Today, many large brands sell mass-produced face masks customers can buy online. Old Navy, Adidas, Nordstrom and Disney are just some of the retail brands that have ventured into the mask market. But big businesses have a much harder time switching over their supply chains to create a new product, retail analyst Sucharita Kodali of Forrester told NPR last month.

“The smaller companies are more nimble, they’re able to respond to changes more quickly. They see trends and they jump,” Kodali says.

Rushanyan saw this play out in her own small business.

“We were able to react to the market really quickly,” she says. “We don’t outsource anything, so we have that advantage of being able to produce rapidly here in LA.”

But now, two months after the CDC’s recommendation, sales have slowed for the once-coveted item.

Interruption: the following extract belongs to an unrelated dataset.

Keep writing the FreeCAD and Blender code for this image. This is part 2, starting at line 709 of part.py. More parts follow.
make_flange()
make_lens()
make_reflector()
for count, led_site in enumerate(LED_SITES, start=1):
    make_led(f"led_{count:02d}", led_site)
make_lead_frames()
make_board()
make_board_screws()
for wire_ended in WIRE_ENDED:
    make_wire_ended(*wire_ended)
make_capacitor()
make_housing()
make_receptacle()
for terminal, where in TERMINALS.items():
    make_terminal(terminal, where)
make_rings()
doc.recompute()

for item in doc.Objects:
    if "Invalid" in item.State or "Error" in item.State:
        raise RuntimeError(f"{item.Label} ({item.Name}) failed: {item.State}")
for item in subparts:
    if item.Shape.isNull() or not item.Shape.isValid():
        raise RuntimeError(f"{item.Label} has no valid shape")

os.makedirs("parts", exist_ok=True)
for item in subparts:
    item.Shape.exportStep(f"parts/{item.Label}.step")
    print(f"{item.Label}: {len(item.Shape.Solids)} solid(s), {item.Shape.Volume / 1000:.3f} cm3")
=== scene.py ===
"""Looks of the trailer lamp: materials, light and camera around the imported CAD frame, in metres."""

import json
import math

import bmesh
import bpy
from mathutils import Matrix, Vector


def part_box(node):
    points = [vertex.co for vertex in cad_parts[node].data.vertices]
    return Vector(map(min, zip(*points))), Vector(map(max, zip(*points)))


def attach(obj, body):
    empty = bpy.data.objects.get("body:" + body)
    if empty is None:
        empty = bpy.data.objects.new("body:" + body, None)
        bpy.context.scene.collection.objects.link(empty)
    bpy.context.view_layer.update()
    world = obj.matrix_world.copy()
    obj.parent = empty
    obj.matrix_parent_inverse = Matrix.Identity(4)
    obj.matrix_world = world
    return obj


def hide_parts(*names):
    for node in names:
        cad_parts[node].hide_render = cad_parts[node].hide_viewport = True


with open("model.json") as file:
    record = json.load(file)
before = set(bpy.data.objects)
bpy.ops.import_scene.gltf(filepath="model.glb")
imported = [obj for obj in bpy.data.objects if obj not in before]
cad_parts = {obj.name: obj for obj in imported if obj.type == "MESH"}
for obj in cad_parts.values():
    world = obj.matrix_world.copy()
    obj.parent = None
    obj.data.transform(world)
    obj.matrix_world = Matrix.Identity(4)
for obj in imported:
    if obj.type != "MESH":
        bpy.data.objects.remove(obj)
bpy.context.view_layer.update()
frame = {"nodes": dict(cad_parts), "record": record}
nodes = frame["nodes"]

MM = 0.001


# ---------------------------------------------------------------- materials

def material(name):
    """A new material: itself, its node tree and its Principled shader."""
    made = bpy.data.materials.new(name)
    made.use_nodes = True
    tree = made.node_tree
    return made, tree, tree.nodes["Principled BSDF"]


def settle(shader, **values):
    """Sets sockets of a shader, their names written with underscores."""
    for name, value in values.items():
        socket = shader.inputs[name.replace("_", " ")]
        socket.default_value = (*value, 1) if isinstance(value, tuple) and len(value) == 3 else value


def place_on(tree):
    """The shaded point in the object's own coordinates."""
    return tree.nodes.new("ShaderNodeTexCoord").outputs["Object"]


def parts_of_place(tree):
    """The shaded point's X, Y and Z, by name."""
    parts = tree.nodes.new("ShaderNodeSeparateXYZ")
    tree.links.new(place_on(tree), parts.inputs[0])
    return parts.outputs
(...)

“There’s still demand for it, but it’s not how we saw it in April,” says Rushanyan. “We’re still going to be selling masks until, probably, the end of the year, until we see that demand really shifted into nothing anymore.”

And the linen service manager is hopeful that as demand for face masks continues to wane, the small business will be able to get back to what it does best.

“We specialize in our linen supply, and we still have events that we have planned for the end of the year and for next year,” she says. “So we do hope to go back to our normal business, and we do hope that this is a temporary time for us.”